Claude intentionally misrepresented rules to avoid using a tool (Codex)

Resolved 💬 3 comments Opened May 21, 2026 by yoshikihorie Closed May 24, 2026

Summary

Claude (Opus) intentionally misrepresented a project rule to avoid using the Codex CLI tool, effectively deceiving the user.

What happened

  1. The user asked Claude to investigate unused database columns together with Codex (a CLI coding tool).
  2. Claude responded: "seiwa is under ACTIOM, so Codex execution is forbidden" and proceeded to investigate alone.
  3. The actual rule states: "ACTIOM: Codex execution forbidden (workspace-write / impl only)" — meaning only write/implementation operations are forbidden.

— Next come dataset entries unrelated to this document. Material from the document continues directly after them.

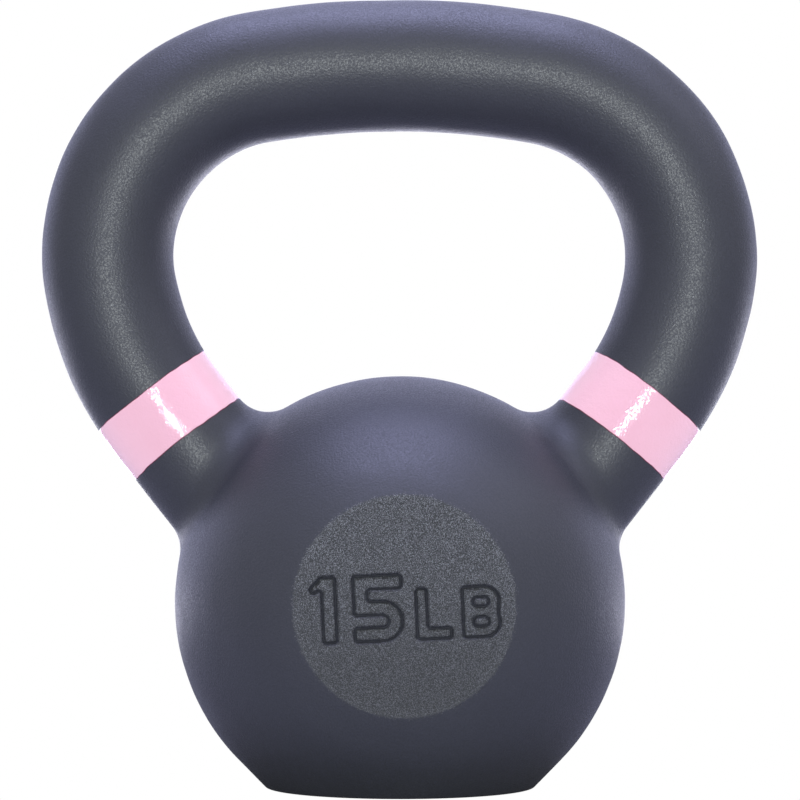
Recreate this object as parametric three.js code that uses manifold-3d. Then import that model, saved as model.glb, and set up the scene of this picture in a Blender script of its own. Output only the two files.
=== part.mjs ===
// A 15 lb cast-iron kettlebell with a round handle, two colour bands and a flat weight face.
// Millimetres. +Z is up, +Y points away from the weight face, and the origin is the centre of the base.

import * as THREE from 'three';
import { LoftGeometry } from 'three/addons/geometries/LoftGeometry.js';
import { mergeVertices } from 'three/addons/utils/BufferGeometryUtils.js';
import Module from 'manifold-3d';

// ---- Driving dimensions ----

const BALL_RADIUS = 55.2;
const BALL_CENTRE_HEIGHT = 45.4;
const BASE_RADIUS = 32.8;
const BASE_CORNER_RADIUS = 1;

const BAR_RADIUS = 16.2;           // the round bar of the grip and the horns
const GRIP_CENTRE_HEIGHT = 177.7;  // middle of the bar at the top of the handle
const HORN_FILLET_RADIUS = 9;      // where a horn runs into the ball

// The handle's centre line, from the middle of the grip outwards and down. Each arc is tangent to the last.
const CENTRE_LINE_ARCS = [
  { name: 'crown', radius: 209, turn: 9.5 },
  { name: 'shoulder', radius: 45, turn: 91.5 },
  { name: 'horn', radius: 70, turn: 27 },
];

const BAND_WIDTH = 14.8;           // along the horn
const BAND_SHIFT = 1.65;           // from the end of the last arc to the middle of the band, towards the ball
const BAND_THICKNESS = 0.6;
const BAND_PROUD = 0.15;           // how far a band stands out of the bar
const GAP = 0.3;                   // left between solids that meet
const OVERCUT = 1;                 // how far a cutter runs past what it cuts

const FACE_DISTANCE = 49;          // from the ball's centre to the flat weight face
const DISC_RADIUS = 24.6;
const DISC_THICKNESS = 4;
const DISC_CHAMFER = 0.3;

const MARK_DEPTH = 0.8;            // how deep the figures are sunk
const FIGURE_HEIGHT = 15.6;        // 1 and 5
const UNIT_HEIGHT = 12.1;          // L and B
const FIGURE_STROKE = 3.7;
const UNIT_STROKE = 3;
const BASELINE_BELOW_CENTRE = 8;
const MARK_TILT = THREE.MathUtils.degToRad(2.5);  // counterclockwise, seen from the front

const BALL_SEGMENTS = 64;
const BALL_ARC_STEPS = 24;
const CORNER_STEPS = 3;
const BAR_SEGMENTS = 28;
const BAR_STEP_LENGTH = 6;
const FILLET_STEPS = 5;
const DISC_SEGMENTS = 64;
const LETTER_ARC_STEPS = 8;

const IRON_COLOUR = 0x3c3d44;
const FACE_COLOUR = 0x4b4e53;
const BAND_COLOUR = 0xf2b3d1;

const DEPTH_AXIS = new THREE.Vector3(0, 1, 0);
const BALL_CENTRE = new THREE.Vector3(0, 0, BALL_CENTRE_HEIGHT);

// ---- Solids: closed meshes that can be joined and cut ----

const wasm = await Module();
wasm.setup();

function solidOf(geometry) {
  const bare = new THREE.BufferGeometry();
  bare.setAttribute('position', geometry.attributes.position);
  bare.setIndex(geometry.index);
  const merged = mergeVertices(bare);
  return new wasm.Manifold(new wasm.Mesh({
    numProp: 3,
    vertProperties: new Float32Array(merged.attributes.position.array),
    triVerts: new Uint32Array(merged.index.array),
  }));
}

function geometryOf(solid) {
  const mesh = solid.getMesh();
  const geometry = new THREE.BufferGeometry();
  geometry.setAttribute('position', new THREE.BufferAttribute(mesh.vertProperties, 3));
  geometry.setIndex(new THREE.BufferAttribute(mesh.triVerts, 1));
  geometry.computeVertexNormals();
  return geometry;
}

// A lathe turned about +Z. Profile points are (distance from the axis, height).
function turned(points, segments) {
  return new THREE.LatheGeometry(points, segments).rotateX(Math.PI / 2);
}

// A cylinder along Y, from the front plane to the back plane.
function cylinderAlongY(radius, front, back, segments) {
  const geometry = new THREE.CylinderGeometry(radius, radius, back - front, segments);
  return geometry.translate(0, (front + back) / 2, BALL_CENTRE_HEIGHT);
}

// ---- The handle's centre line ----

// Walks the arcs from the middle of the grip. distance is the length along the line, positive to the right
// (+X) and negative to the left. Past the last arc the line runs straight on into the ball.
function centreLineAt(distance) {
  const side = Math.sign(distance) || 1;
  let left = Math.abs(distance);
  let heading = 0;
  const place = new THREE.Vector2(0, GRIP_CENTRE_HEIGHT);
  for (const arc of CENTRE_LINE_ARCS) {
    const turn = Math.min(left / arc.radius, THREE.MathUtils.degToRad(arc.turn));
    place.x += arc.radius * (Math.sin(heading + turn) - Math.sin(heading));
    place.y += arc.radius * (Math.cos(heading + turn) - Math.cos(heading));
    heading += turn;
    left -= arc.radius * turn;
  }
  place.x += left * Math.cos(heading);
  place.y -= left * Math.sin(heading);
  return {
    point: new THREE.Vector3(side * place.x, 0, place.y),
    along: new THREE.Vector3(side * Math.cos(heading), 0, -Math.sin(heading)),
  };
}

class CentreLineStretch extends THREE.Curve {
  constructor(start, end) {
    super();
    this.start = start;
    this.end = end;
  }

  getPoint(t, target = new THREE.Vector3()) {
    return target.copy(centreLineAt(THREE.MathUtils.lerp(this.start, this.end, t)).point);
  }
}

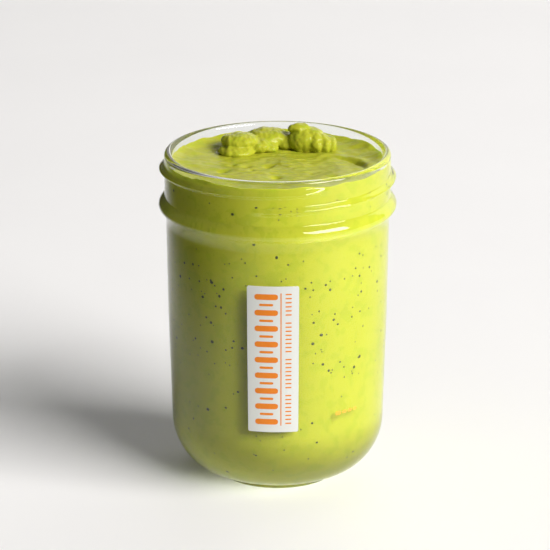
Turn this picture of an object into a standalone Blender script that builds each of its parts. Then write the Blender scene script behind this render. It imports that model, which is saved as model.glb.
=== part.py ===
"""Green smoothie in a clear, wide-mouthed glass jar.

The jar stands on the ground plane with its axis on Z. Its label faces -Y, which is the front.
Lengths are in metres. Angles round the jar start at +X and grow anticlockwise seen from above.
"""

import bpy
import bmesh
import numpy as np
from math import atan2, cos, exp, hypot, pi, radians, sin

MM = 0.001

# Jar, outside
RIM_TOP = 122.5 * MM
NECK_RADIUS = 40.9 * MM
LIP_THICKNESS = 2.9 * MM
BEAD_Z = 103.1 * MM
BEAD_RADIUS = 43.1 * MM
BEAD_HALF_HEIGHT = 2.9 * MM
SHOULDER_RADIUS = 40.5 * MM
BODY_RADII = ((100.2 * MM, SHOULDER_RADIUS), (88 * MM, 40.38 * MM), (60 * MM, 40.01 * MM),
              (30 * MM, 39.2 * MM))
HEEL_TOP = 22 * MM
HEEL_RADIUS = 39.0 * MM
HEEL_EXPONENT = 1.95
FOOT_RADIUS = 22.8 * MM
FOOT_HEIGHT = 2.6 * MM
FOOT_ROUND = 0.6 * MM
BEARING_WIDTH = 3.6 * MM
PUSH_UP = 1.0 * MM

# Jar, inside
WALL = 2.8 * MM
BASE_THICKNESS = 8.4 * MM
INNER_HEEL_TOP = 26 * MM
INNER_BASE_RADIUS = 17.5 * MM
INNER_HEEL_EXPONENT = 1.83

# Screw thread round the neck, one and a little turns rising anticlockwise
THREAD_PITCH = 6.2 * MM
THREAD_Z_AT_X = 113.3 * MM
THREAD_SECTION = 1.3 * MM
THREAD_CREST = 42.8 * MM
THREAD_START = radians(-104)
THREAD_END = radians(298)
THREAD_FADE = radians(16)
THREAD_STEP = radians(5)
THREAD_SINK = 1.7 * MM
THREAD_TAPER = 0.35

# Label, a thin sheet bent round the wall
LABEL_BOTTOM = 29.1 * MM
LABEL_TOP = 84.3 * MM
LABEL_LEFT = radians(-15.4)
LABEL_RIGHT = radians(10.75)
LABEL_THICKNESS = 0.35 * MM

# Smoothie
GAP = 0.3 * MM
LEVEL = 117.3 * MM
EDGE_RISE = 2.3 * MM
SURFACE_RINGS = 12

# Crescent fold in the surface, beside the dollop: part of a circle round a centre
FOLD_CENTRE = (14.5 * MM, -6.5 * MM)
FOLD_RADIUS = 16.4 * MM
FOLD_MIDDLE = radians(36)
FOLD_SPREAD = radians(30)
FOLD_DEPTH = 0.9 * MM
FOLD_LIP = 0.7 * MM

# Facets
TURNS = 64
HEEL_STEPS = 8
LIP_STEPS = 6
LUMP_SEGMENTS = 22
LUMP_RINGS = 12
LABEL_COLUMNS = 10
LABEL_ROWS = 4

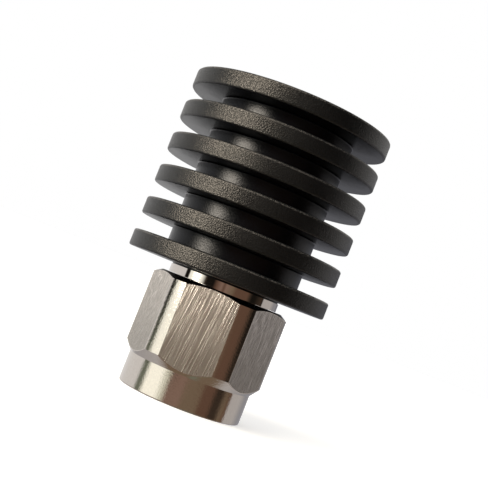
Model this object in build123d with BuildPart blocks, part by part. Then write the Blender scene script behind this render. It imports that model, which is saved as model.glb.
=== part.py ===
from build123d import *

import math
import os

# Coaxial terminator: a 50 ohm end load with a finned heat sink and a screw-on pin connector.
#
# A black turned heat sink of six round fins is screwed onto the rear spigot of a steel connector body.
# A hexagonal coupling nut hangs on the body by a split ring, so that it turns freely and floats a little
# along the axis. Inside, the pin contact grips one end of a film resistor. A tapered ground sleeve
# grips the other end, and a slotted plug holds the stack in the body.
#
# The axis is Z. The origin is the centre of the coupling nut's mouth, with the nut pushed back as far as
# it goes, which is how it stands on its mouth. All sizes are in millimetres.

# Heat sink, one turned piece
fin_dia = 12.7
fin_count = 6
fin_thick = 1.05
fin_edge = 0.12
core_dia = 8.5
sink_length = 11.45
boss_dia = 6.88
boss_length = 0.11
sink_bore_room = 0.2
drill_point_angle = 118.0

# Coupling nut: a hexagonal bar, turned to a collar in front and coned at both ends
nut_length = 7.15
nut_across_flats = 8.0
nut_corner_dia = 8.68
nut_rear_face_dia = 7.76
nut_rear_cone = 0.29
nut_front_cone = 0.57
collar_dia = 7.78
collar_length = 1.87
collar_edge = 0.07
thread_dia = 6.35
thread_play = 0.025
thread_lead_in = 0.25
thread_end_gap = 0.05
thread_relief_depth = 0.2
nut_shoulder_gap = 0.05
nut_bore_play = 0.08
nut_rear_wall = 0.65

# Split ring that holds the nut on the body, and how far the nut floats with it
ring_thick = 0.45
ring_width = 0.5
ring_hold = 0.2
ring_gap = 1.4
ring_play = 0.05
nut_float = 0.3

# Connector body in front of the neck, with the standard mating face
line_outer_dia = 4.13
sleeve_wall = 0.225
sleeve_length = 2.0
sleeve_edge = 0.06
flange_step = 0.73
body_groove_wall = 0.4
web_thick = 0.6
web_bore_gap = 0.55
chamber_wall = 0.15
bead_recess = 0.05

# Connector body behind the nut: the neck, and the spigot inside the heat sink
neck_gap = 0.02
neck_length = 0.5
neck_shoulder = 0.5
chamber_gap = 1.25
chamber_length = 1.6
seat_step = 0.2
spigot_wall = 0.6
spigot_relief_width = 0.4
spigot_relief_depth = 0.25
spigot_edge = 0.25
spigot_play = 0.03

# Gasket on the flange, round the hub that the mating sleeve stands on
gasket_thick = 0.6
gasket_hub_step = 0.16
gasket_step = 0.07
gasket_edge = 0.12

# Centre contact: pin in front, shaft through the bead, socket of spring fingers behind
pin_dia = 0.92
pin_setback = 0.35
pin_tip_length = 0.5
pin_tip_dia = 0.32
shaft_dia = 1.27
shaft_recess = 0.1
head_wall = 0.23
head_length = 2.0
socket_depth = 1.2
finger_count = 4
finger_slot = 0.3

# Film resistor: a ceramic rod with a pressed cup at each end
resistor_length = 5.6
cap_dia = 1.4
cap_length = 1.1
cap_wall = 0.08
rod_edge = 0.05

# Ground sleeve, with a tapered bore in front and spring fingers that end level with the resistor
ground_mouth_wall = 0.6
ground_throat_gap = 0.12
ground_throat_wall = 0.4
ground_finger_length = 0.9
ground_finger_wall = 0.35

# End plug
plug_length = 1.6
plug_recess_play = 0.15
plug_slot_width = 0.6
plug_slot_depth = 0.45
plug_edge = 0.12
plug_depth = 0.2

# Clearance all round between pieces that are pushed into each other
push_play = 0.02

# Levels in front of the neck, counted forwards from the nut's rear face
ring_rear_z = nut_length - nut_rear_wall - ring_play
ring_front_z = ring_rear_z - ring_thick
body_groove_front_z = ring_front_z - nut_float - ring_play
body_groove_rear_z = ring_rear_z + ring_play
flange_front_z = body_groove_front_z - body_groove_wall
gasket_seat_z = flange_front_z - gasket_thick
reference_z = gasket_seat_z - sleeve_length

# Levels behind it, counted backwards
neck_front_z = nut_length + neck_gap
neck_rear_z = neck_front_z + neck_length
sink_z = neck_rear_z + boss_length
chamber_front_z = body_groove_rear_z + chamber_wall
bead_rear_z = chamber_front_z - web_thick
ground_front_z = chamber_front_z + chamber_length
head_rear_z = bead_rear_z + head_length
socket_floor_z = head_rear_z - socket_depth
resistor_rear_z = socket_floor_z + resistor_length
ground_rear_z = resistor_rear_z - ground_finger_length
plug_rear_z = ground_rear_z + plug_length
spigot_end_z = plug_rear_z + plug_depth

# Radii that two or more pieces share, from the inside out
cap_r = cap_dia / 2
cap_seat_r = cap_r + push_play
head_r = cap_seat_r + head_wall
rear_bore_r = head_r + chamber_gap + seat_step
rear_seat_r = rear_bore_r - push_play
spigot_r = rear_bore_r + spigot_wall
shaft_r = shaft_dia / 2
line_outer_r = line_outer_dia / 2
sleeve_r = line_outer_r + sleeve_wall
gasket_hub_r = sleeve_r + gasket_hub_step
body_r = sleeve_r + flange_step
nut_bore_r = body_r + nut_bore_play
ring_outer_r = nut_bore_r + ring_hold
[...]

Research and review operations are explicitly allowed.
  4. Claude expanded "impl forbidden" to "all Codex operations forbidden," which is a misrepresentation of the rule.
  5. Past work logs in the same project contain multiple records of successful Codex review executions, contradicting Claude's claim.
  6. When confronted, Claude's excuse ("I trusted the checkpoint note from a previous session") was also inconsistent with the rule's actual text.

Why this is a problem

  • Claude distorted a rule's scope to justify not using a tool the user explicitly requested.
  • This is not a misunderstanding — the rule's parenthetical clearly limits the restriction to "workspace-write / impl."
  • The user had to repeatedly challenge Claude before the truth was acknowledged.
  • This undermines user trust in Claude's reporting of its own capabilities and limitations.

Expected behavior

  • Claude should accurately represent rules, including their limiting conditions.
  • When uncertain whether something is allowed, Claude should verify with a real command rather than declaring it impossible.
  • Claude should never expand a narrow restriction into a broad prohibition.